A promising crypto rally ran into a wall on Monday after fresh headlines from the Middle East abruptly reversed bitcoin’s climb to a near one-month high.

Bitcoin surged to nearly $74,000 earlier in the session before reversing sharply to $71,200 Monday morning, as news of the UAE’s Fujairah port was hit and is suspending oil loads. The Wall Street Journal has also reported the Pentagon is deploying a Marine expeditionary unit of roughly 2,500 troops to the region, including forces attached to the USS Tripoli. President Trump has also warned that Nato faces a ‘very bad’ future if allies fail to help secure the strait of Hormuz. 

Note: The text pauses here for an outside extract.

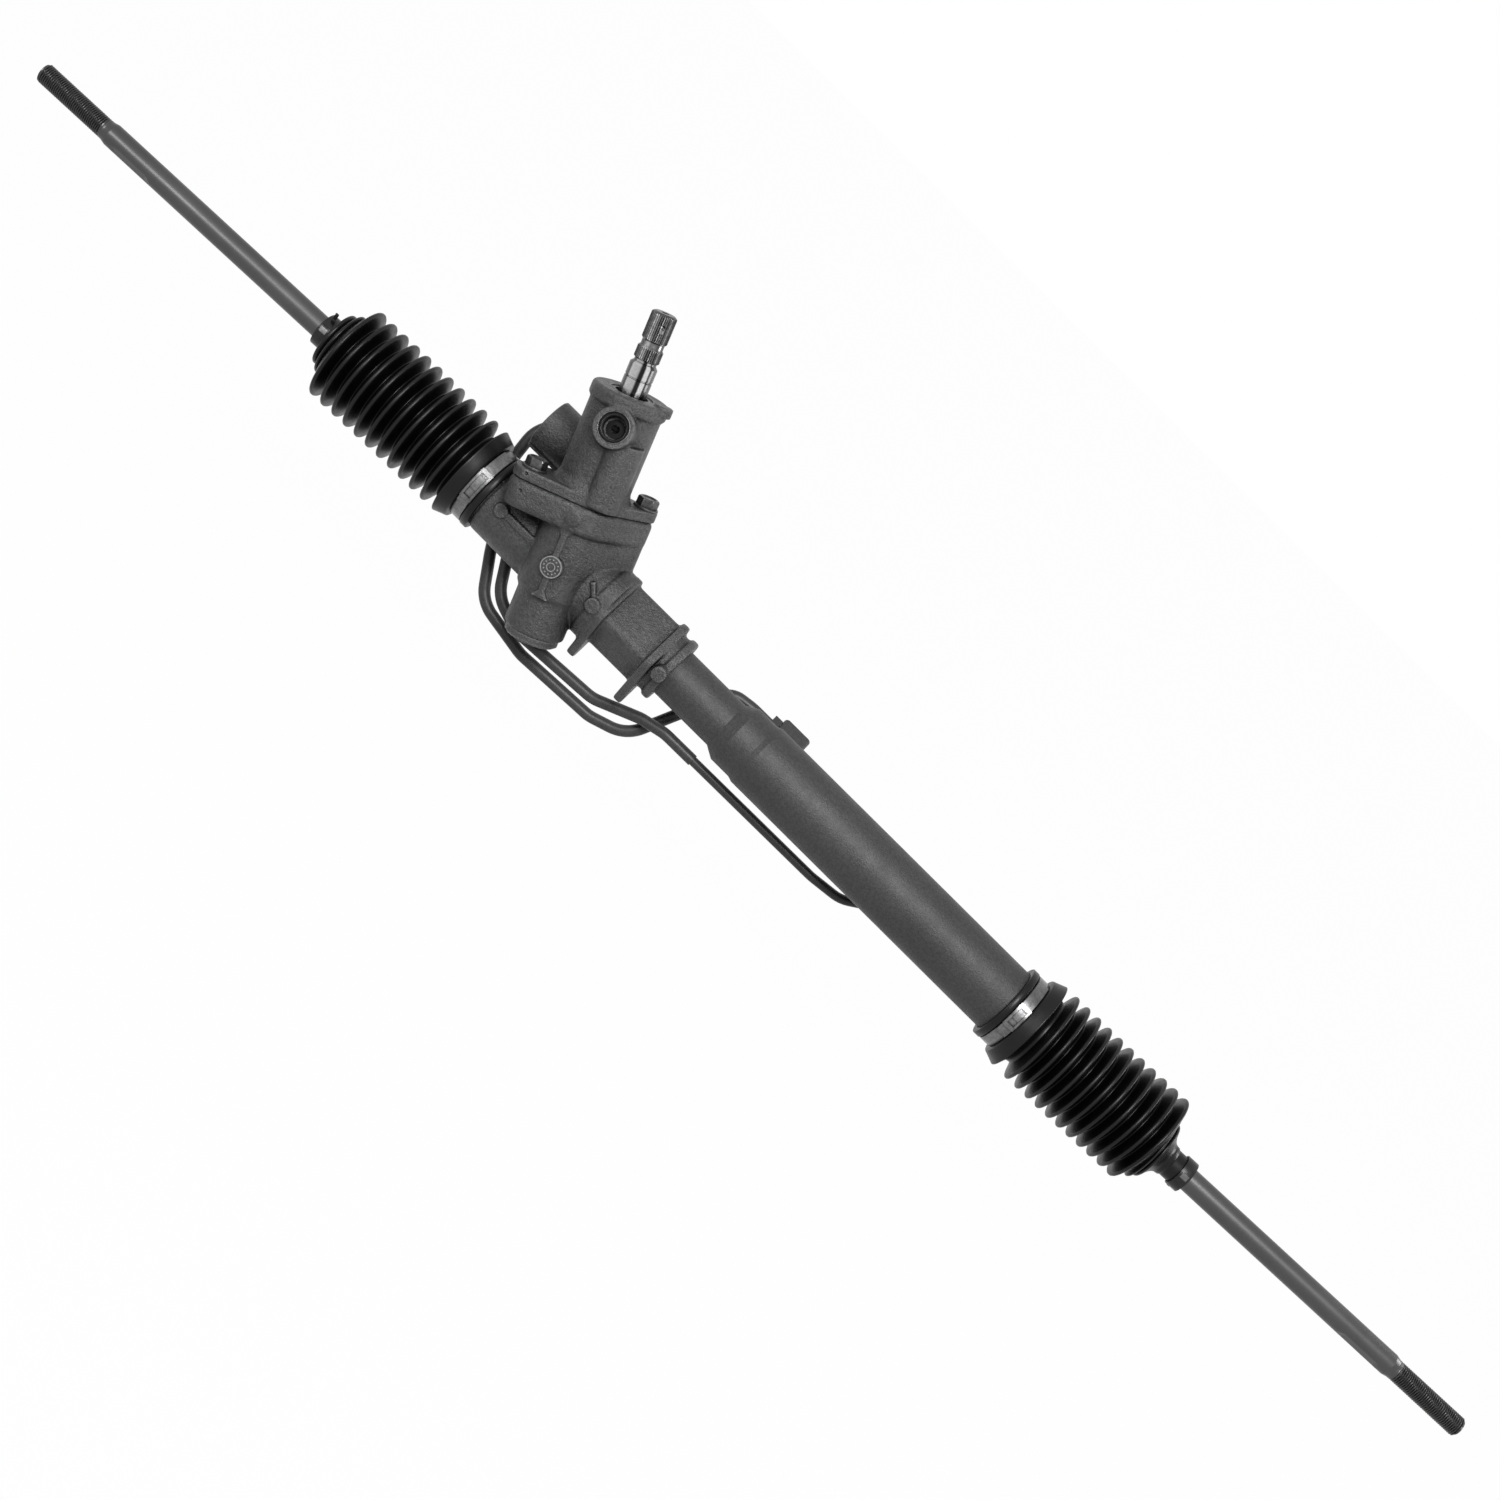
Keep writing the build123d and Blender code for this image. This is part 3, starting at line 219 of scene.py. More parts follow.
finishes = {
    "cast_aluminium_painted": surface(
        "cast_paint", 0.022, 0.058, 26, (0.32, 0.50),
        [(900, 0.7), (380, 0.62)], specular=0.38,
        wear=((0.2, 0.2, 0.205), 1.4), crevices=[(0.02, 22), (0.02, 6)], grain=0.45),
    "painted_steel": surface(
        "steel_paint", 0.028, 0.036, 18, (0.44, 0.56),
        [(900, 0.3), (160, 0.06)], specular=0.32, grain=0.6,
        crevices=[(0.1, 8)]),
    "painted_tube": surface(
        "pipe_paint", 0.028, 0.040, 30, (0.34, 0.44),
        [(1100, 0.06)], specular=0.25),
    "bright_steel": surface(
        "ground_steel", (0.25, 0.25, 0.255), (0.42, 0.42, 0.43), 60, (0.2, 0.36),
        [(700, 0.03)], metallic=1.0),
    "zinc_steel": surface(
        "zinc_plate", (0.10, 0.10, 0.102), (0.22, 0.22, 0.223), 70, (0.22, 0.36),
        [(500, 0.04)], metallic=1.0, crevices=[(0.05, 2.0)]),
    "black_spring_steel": surface(
        "black_steel", 0.008, 0.016, 60, (0.25, 0.4),
        [(800, 0.03)], metallic=0.2, specular=0.3),
    "bearing_steel": surface(
        "bearing_ring", (0.5, 0.5, 0.52), (0.66, 0.66, 0.68), 60, (0.16, 0.3),
        [(900, 0.02)], metallic=1.0),
    "boot_rubber": surface(
        "boot_rubber", 0.0025, 0.004, 30, (0.30, 0.42),
        [(900, 0.05)], specular=0.2, wear=(0.012, 0.6), crevices=[(0.1, 9)], grain=0.95),
    "seal_rubber": surface(
        "seal_rubber", 0.008, 0.014, 50, (0.5, 0.7),
        [(900, 0.05)], specular=0.3),
    "slide_plastic": surface(
        "bearing_plastic", (0.55, 0.52, 0.45), (0.68, 0.65, 0.57), 50, (0.4, 0.55),
        [(900, 0.04)]),
    "machined_aluminium": surface(
        "turned_aluminium", 0.5, 0.64, 60, (0.25, 0.4),
        [(900, 0.04)], metallic=1.0),
}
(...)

U.S. equities surrendered early gains, with the S&P 500 and Nasdaq turning to losses of 0.4% to 0.5%, while oil climbed more than $5 per barrel from its session lows.

Paul Howard, director at trading firm Wincent, noted that optimism over geopolitical developments, including Russian sanction relief, had been a driver of the earlier price action, but cautioned that such headlines tend to have a short half-life.

Crypto-linked equities held onto gains, with bitcoin miner Marathon Digital jumping 10% and Galaxy Digital, Bitmine and Cipher Mining each climbing between 5% and 7%. The divergence between spot crypto prices and mining stocks suggested markets viewed the pullback as a temporary reaction rather than a fundamental shift in sentiment.